I worked in electronics manufacturing for a division of Xerox in silicon valley and the direct parts and labor cost for the daisywheel printers we made was about 10% of the single unit retail price they listed for. This did not include all the overhead costs from engineering, R&D, Tech support, factory operating costs, marketing, taxes etc, plus making a profit.
$370 for iPhone X parts according to sources who track that sort of thing. https://www.bloomberg.com/news/artic...one-8-ihs-says

But the iPhone cost is irrelevant when talking about ereaders. MSRP on phones that function perfectly well as readers and phones are in the $200 to $250 range. And sell for less than that when on sale or subsided by carriers. They lack the iPhone cameras and face recognition and super CPU s. Many here will argue my calling them suited for reading and I concede the point on outdoor visibility. But I don't normally read outside, so I don't care. They do have what I care about, 300 dpi 5.5 to 6 inch screens, beautiful, even, adjustable lighting for indoor reading. Smooth scrolling for quickly finding a book in my 600 book library. Fast response for page turns and Kindle's page flip. 8 hour screen on battery life.
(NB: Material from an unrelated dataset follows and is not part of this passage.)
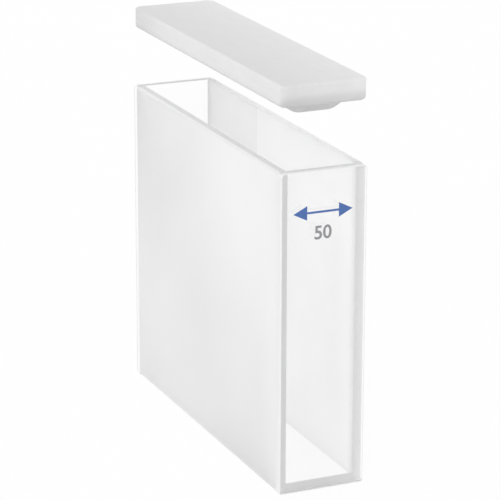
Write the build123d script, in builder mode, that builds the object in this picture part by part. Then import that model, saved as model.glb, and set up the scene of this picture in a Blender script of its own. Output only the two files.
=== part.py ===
from build123d import *
import os

# A rectangular cell that holds a liquid in a beam of light, with its lid lifted off the mouth.
# Five flat plates are fused face to face: two polished windows close the ends of the light path,
# two frosted walls run along it, and the base plate lies between all four.
# The origin is the middle of the foot. X runs along the light path towards the front window,
# Y runs across the cell and Z is up. All sizes are in millimetres.

# Cell
light_path = 50.0  # between the inner faces of the windows
cell_width = 12.5
cell_height = 45.0
window_thickness = 1.25
side_wall_thickness = 1.25
base_thickness = 1.25

# Ground edges of the cell
wall_bevel = 0.3  # outer top and bottom edges of the side walls
window_bevel = 0.15  # all round the outer face of a window
window_shoulder_radius = 0.6  # top corners of a window
window_foot_bevel = 0.2  # bottom corners of a window

# Lid
lid_thickness = 3.0
lid_corner_radius = 1.2  # upright corners of the slab
lid_edge_radius = 0.35  # top and bottom edges of the slab
lid_lift = 8.7  # from the rim up to the slab's underside

# Plug under the lid
plug_depth = 1.8
plug_slope = 1.8  # how far each side leans in from the root to the tip
plug_clearance = 0.4  # between the plug's root and the chamber, on each side
plug_corner_radius = 0.5  # upright corners at the tip
plug_edge_radius = 0.35  # edge of the tip

# Sizes that follow
cell_length = light_path + 2 * window_thickness
chamber_width = cell_width - 2 * side_wall_thickness
lid_underside = cell_height + lid_lift
plug_length = light_path - 2 * plug_clearance
plug_width = chamber_width - 2 * plug_clearance


def make_window(end):
    """A polished plate across one end of the light path: end is 1 for the front, -1 for the rear."""
    with BuildPart() as window:
        with BuildSketch(Plane.YZ.offset(end * light_path / 2)) as outline:
            Rectangle(cell_width, cell_height, align=(Align.CENTER, Align.MIN))
            shoulders = outline.vertices().group_by(Axis.Y)[-1]
            fillet(shoulders, window_shoulder_radius)
            foot_corners = outline.vertices().group_by(Axis.Y)[0]
            chamfer(foot_corners, window_foot_bevel)
        extrude(amount=end * window_thickness)
        outer_face = window.faces().filter_by(Axis.X).sort_by(Axis.X)[-1 if end > 0 else 0]
        chamfer(outer_face.edges(), window_bevel)
    return window


def make_side_wall(side):
    """A long plate between the windows: side is -1 for the near wall, 1 for the far one."""
    with BuildPart() as wall:
        with BuildSketch(Plane.YZ.offset(-light_path / 2)) as section:
            with Locations((side * (cell_width - side_wall_thickness) / 2, 0)):
                Rectangle(side_wall_thickness, cell_height, align=(Align.CENTER, Align.MIN))
            outer_corners = section.vertices().group_by(Axis.X)[-1 if side > 0 else 0]
            chamfer(outer_corners, wall_bevel)
        extrude(amount=light_path)
    return wall


def make_base_plate():
    """The chamber's floor, fused to the windows and the side walls on its four edges."""
    with BuildPart() as base_plate:
        with BuildSketch(Plane.XY):
            Rectangle(light_path, chamber_width)
        extrude(amount=base_thickness)
    return base_plate


def make_lid():
    """A slab as long and wide as the cell, with a tapered plug that drops into the mouth."""
    with BuildPart() as lid:
        with BuildSketch(Plane.XY.offset(lid_underside)):
            RectangleRounded(cell_length, cell_width, lid_corner_radius)
        extrude(amount=lid_thickness)
        level_faces = lid.faces().filter_by(Axis.Z)
        fillet(level_faces.edges(), lid_edge_radius)

        with BuildSketch(Plane.XY.offset(lid_underside)):
            RectangleRounded(plug_length, plug_width, plug_corner_radius + plug_slope)
        with BuildSketch(Plane.XY.offset(lid_underside - plug_depth)):
            RectangleRounded(
                plug_length - 2 * plug_slope, plug_width - 2 * plug_slope, plug_corner_radius
            )
        loft()
        tip = lid.faces().filter_by(Axis.Z).sort_by(Axis.Z)[0]
        fillet(tip.edges(), plug_edge_radius)
    return lid


pieces = {
    "front_window": make_window(1),
    "rear_window": make_window(-1),
    "near_side_wall": make_side_wall(-1),
    "far_side_wall": make_side_wall(1),
    "base_plate": make_base_plate(),
    "lid": make_lid(),
}

os.makedirs("parts", exist_ok=True)
for name, piece in pieces.items():
    piece.part.label = name
    export_step(piece.part, f"parts/{name}.step")
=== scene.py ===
import math

import bmesh
import bpy
from mathutils import Matrix, Vector


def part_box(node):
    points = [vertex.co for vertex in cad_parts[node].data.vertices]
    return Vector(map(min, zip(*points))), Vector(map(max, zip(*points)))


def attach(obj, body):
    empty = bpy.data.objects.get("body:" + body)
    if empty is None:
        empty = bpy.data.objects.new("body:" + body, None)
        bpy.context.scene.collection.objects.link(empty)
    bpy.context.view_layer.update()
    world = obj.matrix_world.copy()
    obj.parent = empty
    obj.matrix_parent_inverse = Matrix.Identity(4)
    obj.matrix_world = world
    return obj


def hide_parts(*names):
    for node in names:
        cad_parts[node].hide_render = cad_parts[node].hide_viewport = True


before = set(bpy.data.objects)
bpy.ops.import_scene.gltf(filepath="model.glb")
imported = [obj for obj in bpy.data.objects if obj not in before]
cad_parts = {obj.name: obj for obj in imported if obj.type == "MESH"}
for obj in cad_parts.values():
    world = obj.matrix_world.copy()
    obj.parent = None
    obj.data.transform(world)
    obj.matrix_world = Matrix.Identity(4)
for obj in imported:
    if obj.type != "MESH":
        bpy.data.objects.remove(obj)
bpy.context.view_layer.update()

# The cell stands on its foot along X, and its lid hangs above the mouth.
# Shapes are built in millimetres and scaled once to the frame's metres.
MM = 0.001
AT_A_PLACE = 1e-3  # how near to a place an edge has to be to lie there
ONE_CORNER = 1e-4  # how near to each other corners have to be to be merged
SQUARE_ON = 0.99  # cosine of how far a flat face may turn from a way and still look that way
SLANTED = 0.7  # the same where the worked edges beside it count too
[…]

Compare how LCD and e-ink have progressed over the last 10 years. The first Kindle was about 10 years ago, the first iPhone appeared almost 11 years ago. The development momentum is on the side of LCD/phone/tablet.

If the tablets have already killed large format readers, as at least one person said up-thread, I think the same will happen with small format readers in the next 10 years.